The local timber yard sells feather edge boards that would be good (if
cut narrower) to make the decorative trim for the corners of the shed.
With that thinner wood (max about 1/2 inch) be pretty much sure to be
treated all the way through?

blod,

It would depend on how the timber was tanalised. If it was merely dipped or
soaked, then it would fairly superficial - if it was pressure/vacuum
treated, then it should 'right through'.

As a matter of interest, I have a fence made of tanalised timber that was
erected some 10 years ago (all pressure treated) which is as good now as
when it was done - and the 100mm square posts showed tanalising right to the
core (as specified by me).

Cash


Tanalith process is defined as a pressure impregnation
anything else is immersion

Old CCA was good but the Eurocrappers have f****d up the process by
taking out the A and as a result is it not so effective
Chris


Well I dunno about all that.

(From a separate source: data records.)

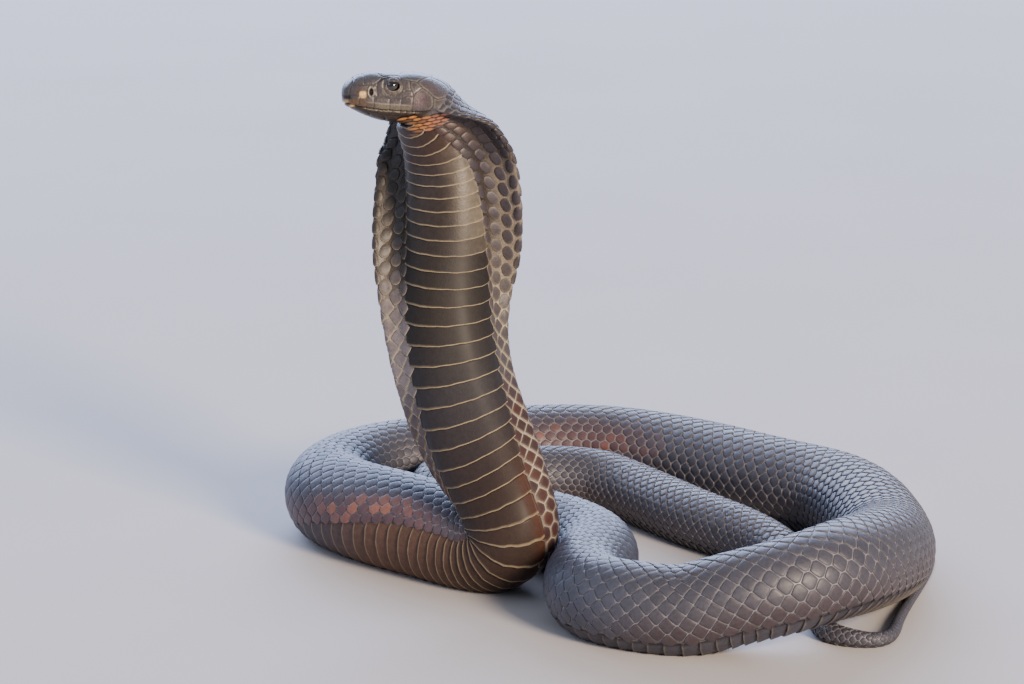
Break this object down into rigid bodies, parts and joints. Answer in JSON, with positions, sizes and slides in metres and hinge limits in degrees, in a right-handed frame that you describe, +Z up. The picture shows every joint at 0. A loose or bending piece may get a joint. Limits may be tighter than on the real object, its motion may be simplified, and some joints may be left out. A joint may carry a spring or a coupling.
{
  "type": "egyptian cobra",
  "caption": "Life-size still model of a snake reared up with its hood half spread, the head turned to the side and the long body laid in loops on the floor.",
  "frame": {"origin": "centre of the bounding box at floor level, under the flats that the coils rest on", "axes": "+Z up; -Y the side that the neck's belly scutes and the camera share; +X to the right of that view, so the head points along -X"},
  "size_m": [0.2888, 0.2892, 0.2281],
  "materials": {
    "head_plates": "glossy smooth head plates, slate with tan seams",
    "belly_scutes": "satin belly scutes, bronze brown with cream edges",
    "body_scales": "glossy overlapping scales, slate over pale skin",
    "eyes": "wet clear black eye"
  },
  "bodies": {
    "root": {"head": "head_plates", "jaw": "head_plates", "eye_left": "eyes", "eye_right": "eyes", "hood": "belly_scutes", "neck": "belly_scutes", "neck_bend": "belly_scutes", "coil_near": "belly_scutes", "coil_left": "body_scales", "coil_back_left": "body_scales", "coil_back_right": "body_scales", "coil_right": "body_scales", "coil_front_right": "body_scales", "coil_front": "body_scales", "coil_turn": "body_scales", "coil_inner": "body_scales", "coil_hairpin": "body_scales", "coil_middle": "body_scales", "tail_base": "body_scales", "tail": "body_scales", "tail_tip": "body_scales"}
  },
  "joints": []
}
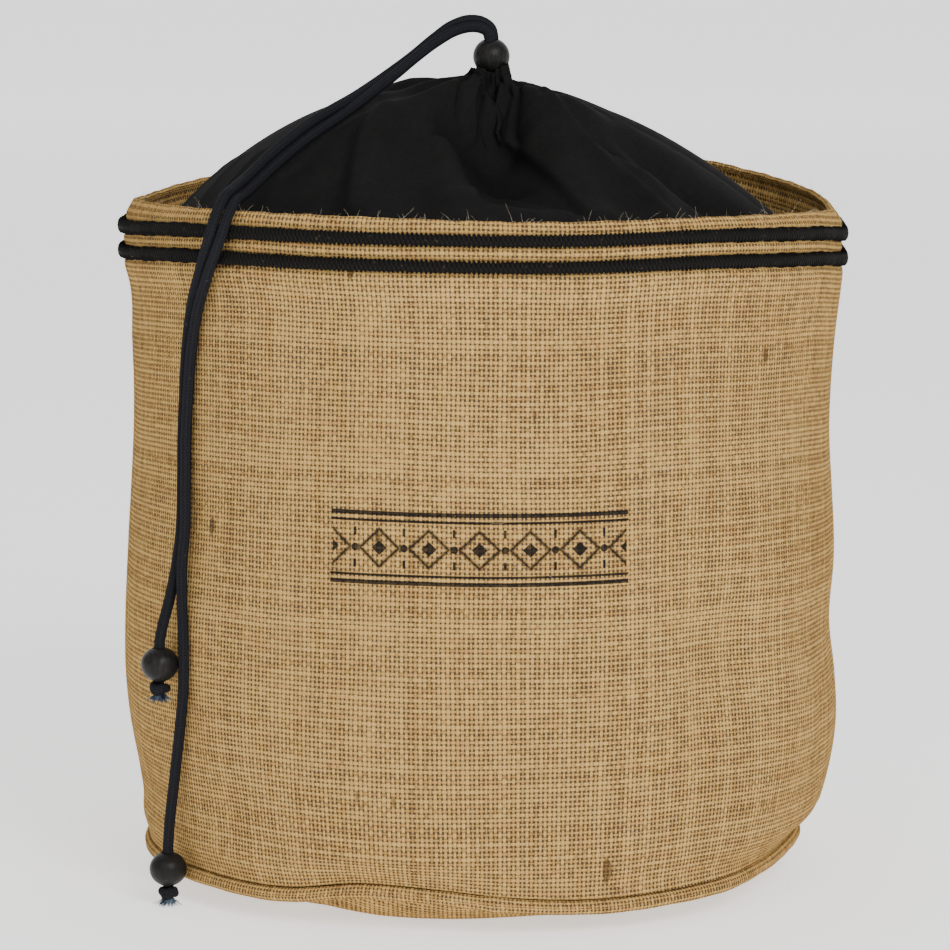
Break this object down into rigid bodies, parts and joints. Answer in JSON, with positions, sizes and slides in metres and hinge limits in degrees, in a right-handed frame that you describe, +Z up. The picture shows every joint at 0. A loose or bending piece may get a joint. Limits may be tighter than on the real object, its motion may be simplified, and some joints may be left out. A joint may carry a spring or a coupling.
{
  "type": "hessian storage sack with a drawstring closure",
  "caption": "Upright round hessian storage sack with a piped base seam, black cords round its rim and a black cotton drawstring cone held shut by a wooden toggle bead.",
  "frame": {"origin": "under the middle of the sack, on the flat of its base that it stands on", "axes": "+Z up the sack, -Y towards its front, +X to its right seen from the front"},
  "size_m": [0.2996, 0.2996, 0.3523],
  "materials": {
    "hessian": "coarse plain-woven jute, matt",
    "black_cotton": "fine plain-woven cotton, matt",
    "black_cord": "twisted cotton cord, matt",
    "navy_cord": "knitted cotton cord, matt",
    "black_wood": "black stained wood, satin",
    "frayed_ends": "frayed cotton fibres, matt"
  },
  "bodies": {
    "root": {"sack_wall": "hessian", "base_panel": "hessian", "base_piping": "hessian", "rim_cord_upper": "black_cord", "rim_cord_lower": "black_cord", "closure": "black_cotton", "toggle_bead": "black_wood", "drawcord_short": "navy_cord", "drawcord_long": "navy_cord", "bead_short": "black_wood", "bead_long": "black_wood", "knot_short": "frayed_ends", "knot_long": "frayed_ends"}
  },
  "joints": []
}
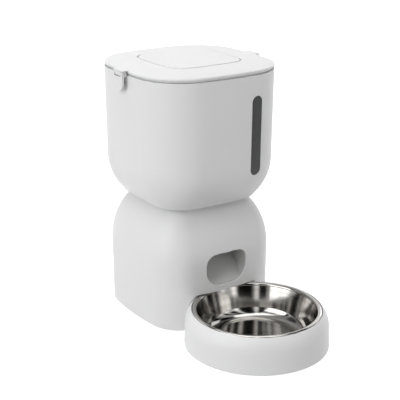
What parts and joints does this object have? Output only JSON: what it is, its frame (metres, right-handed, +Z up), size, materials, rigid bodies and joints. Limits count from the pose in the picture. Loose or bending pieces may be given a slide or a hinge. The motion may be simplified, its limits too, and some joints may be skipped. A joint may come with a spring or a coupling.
{
  "type": "automatic pet feeder",
  "caption": "Automatic pet feeder: rounded square food hopper with latched lid on a domed base, motor-driven dosing rotor, arched outlet and a steel bowl in a round holder.",
  "frame": {"origin": "on the floor, under the middle of the whole footprint, base and bowl together", "axes": "+Z up; the front, with the food outlet and the bowl, faces -Y; +X to the right as seen from the front"},
  "size_m": [0.1924, 0.3159, 0.308],
  "materials": {
    "white_housing": "satin",
    "white_inner": "matte",
    "chute_grey": "satin",
    "smoked_lens": "gloss",
    "bowl_steel": "polished",
    "hard_steel": "bright",
    "soft_rubber": "matte",
    "cream_acetal": "satin",
    "brass": "bright",
    "board_green": "satin",
    "black_plastic": "matte",
    "red_wire": "satin",
    "clear_pipe": "clear",
    "cell_wrap": "satin",
    "pack_paper": "matte"
  },
  "bodies": {
    "base": {"base_shell": "white_housing", "base_plate": "white_inner", "neck_deck": "white_housing", "outlet_chute": "chute_grey", "gear_deck": "white_inner", "rotor_axle": "hard_steel", "gear_motor": "hard_steel", "motor_can": "hard_steel", "motor_lead": "red_wire", "circuit_board": "board_green", "board_chips": "black_plastic", "power_socket": "black_plastic", "light_pipe": "clear_pipe", "battery_box": "white_inner", "battery_cells": "cell_wrap", "battery_contacts": "brass", "battery_lead": "red_wire", "rubber_feet": "soft_rubber", "base_screws": "hard_steel", "deck_screws": "hard_steel", "board_screws": "hard_steel"},
    "drive_gear": {"drive_gear": "cream_acetal"},
    "motor_pinion": {"motor_pinion": "brass"},
    "feed_button": {"feed_button": "white_housing"},
    "battery_door": {"battery_door": "white_inner"},
    "bowl": {"bowl_holder": "white_housing", "holder_base": "white_inner", "steel_bowl": "bowl_steel", "holder_pads": "soft_rubber"},
    "hopper": {"hopper_shell": "white_housing", "window_lens": "smoked_lens", "hopper_funnel": "white_inner", "rotor_pan": "white_inner", "outlet_shield": "white_inner", "pan_screws": "hard_steel"},
    "rotor": {"rotor_hub": "cream_acetal", "rotor_vanes": "soft_rubber", "stirrer": "cream_acetal"},
    "lid": {"lid_shell": "white_housing", "lid_panel": "white_housing", "lid_gasket": "soft_rubber", "desiccant_box": "white_inner", "desiccant_pack": "pack_paper", "latch_pins": "hard_steel"},
    "latch_left": {"latch_left": "white_housing"},
    "latch_right": {"latch_right": "white_housing"},
    "desiccant_cover": {"desiccant_cover": "white_inner"}
  },
  "joints": [
    {"name": "hopper_lift", "type": "slide", "parent": "base", "child": "hopper", "axis": [0, 0, 1], "range_m": [0, 0.06]},
    {"name": "lid_lift", "type": "slide", "parent": "hopper", "child": "lid", "axis": [0, 0, 1], "range_m": [0, 0.05]},
    {"name": "latch_left_swing", "type": "hinge", "parent": "lid", "child": "latch_left", "pos_m": [-0.0932, 0.0685, 0.3004], "axis": [0, 1, 0], "range_deg": [0, 90]},
    {"name": "latch_right_swing", "type": "hinge", "parent": "lid", "child": "latch_right", "pos_m": [0.0932, 0.0685, 0.3004], "axis": [0, -1, 0], "range_deg": [0, 90]},
    {"name": "desiccant_turn", "type": "hinge", "parent": "lid", "child": "desiccant_cover", "pos_m": [0, 0.0685, 0.288], "axis": [0, 0, 1], "range_deg": [0, 30]},
    {"name": "rotor_spin", "type": "hinge", "parent": "hopper", "child": "rotor", "pos_m": [0, 0.0685, 0.13], "axis": [0, 0, 1], "continuous": true},
    {"name": "gear_spin", "type": "hinge", "parent": "base", "child": "drive_gear", "pos_m": [0, 0.0685, 0.108], "axis": [0, 0, 1], "continuous": true},
    {"name": "pinion_spin", "type": "hinge", "parent": "base", "child": "motor_pinion", "pos_m": [0, 0.08725, 0.108], "axis": [0, 0, 1], "continuous": true},
    {"name": "bowl_slide", "type": "slide", "parent": "base", "child": "bowl", "axis": [0, -1, 0], "range_m": [0, 0.11]},
    {"name": "feed_button_press", "type": "slide", "parent": "base", "child": "feed_button", "axis": [0, -1, 0], "range_m": [0, 0.0015], "stiffness_N_per_m": 300},
    {"name": "battery_door_slide", "type": "slide", "parent": "base", "child": "battery_door", "axis": [0, 1, 0], "range_m": [0, 0.008]}
  ],
  "couplings": [
    {"joint": "gear_spin", "follows": "rotor_spin", "ratio": 1},
    {"joint": "pinion_spin", "follows": "rotor_spin", "ratio": -2}
  ]
}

I bought a LOT of 'pressure treated' wood
and no WAY did the greenish cast go more than 1mm into it.

Maybe a bit more at the corners. Oh it penetrates all right..its not
just a surface treatment, but the price of it alone suggests that its
not fully impregnated with copper salts. No way! It would be hugely
expensive.

Its just a way of getting treatment beyond the immediate surface, it
doesn't fully penetrate the wood by any means.